About three to four years ago, renewable energy sector-focused startup Exalta had been tinkering around with an innovation called a ‘solar oxygen tree’, a way to produce oxygen using regenerative energy.
When the pandemic hit India last year, several doctors in Exalta’s Founder Ashutosh Verma’s circles contacted him and asked him to come up with a device that, using the right amount of energy, pressure, and other vital details, could produce oxygen.
Little did he know that his invention would prove most useful a year later, during one of the country’s worst healthcare crises ever.
Oxygen saturation levels are an important part of the screening and testing process of COVID-19 patients, and can help detect ‘COVID pneumonia’, a deadly condition, early on. Pulse oxygen readings below 95 percent indicate a lung problem, and below 92 percent to 90 percent may require supplemental oxygen, currently in short supply throughout the country.

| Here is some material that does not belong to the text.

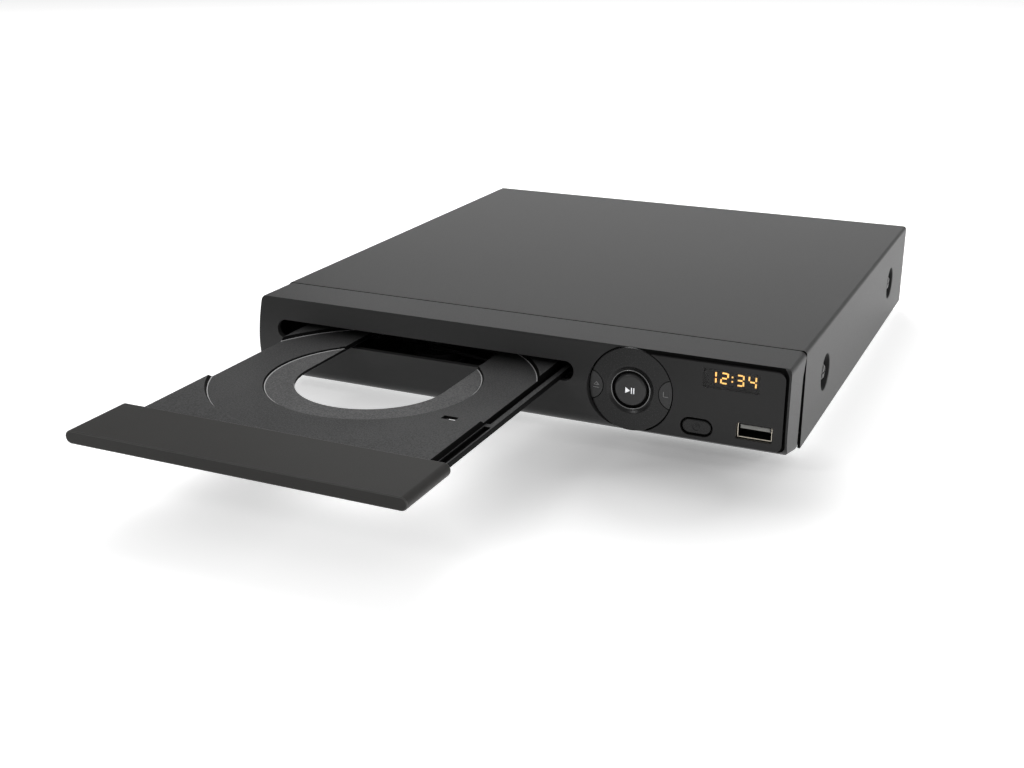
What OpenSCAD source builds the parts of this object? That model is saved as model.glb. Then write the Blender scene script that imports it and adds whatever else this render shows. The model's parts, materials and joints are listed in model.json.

Exalta’s mini, portable oxygen concentrator, produced locally in Noida, India, is a handy device that, using water and through the process of electrolysis, produces oxygen. The mini ventilator provides up to eight litres of oxygen per minute, and does not require any special set-up, except for electricity and RO or distilled water.
Medical equipment such as Exalta’s mini oxygen concentrator could help cover some of the oxygen dearth being faced by healthcare organisations, and redirect resources such as oxygen cylinders to those who need it the most.
“Through this device, we aim to serve more and more people during this time of difficulty, and help people in the best possible way we can. Oxygen is the need of the hour, and we’re proud of our product because it is helpful and 100 percent made in India,” Ashutosh tells YourStory.
“Our oxygen concentrators not only gives you cost benefit but also the convenience of not depending on vendors for the supply or filling of oxygen cylinders,” he adds.
To date, the company has shipped its devices to Maharashtra, Madhya Pradesh, Delhi, UP, Haryana, Rajasthan, and Gujarat. It has received more than 1,000 orders from North Indian cities alone, Ashutosh says.
To keep up with demand, the company has ramped up its manufacturing capacity of the mini oxygen concentrators, and is now producing 15 to 20 each day. The devices cost between Rs 20,000 and Rs 40,000, depending on how much oxygen they produce.
The company is taking orders directly from individuals, healthcare facilities, and COVID clinics, through its dealers across cities. Individuals can buy the device for their homes too.
Exalta, founded in 2009 by Ashutosh, who is also the company’s data scientist, has produced several renewable energy-based FMCG products, such as electric cycles, bikes, air conditioners, freezers, and water pumps, and is now foraying into the four-wheeler sector.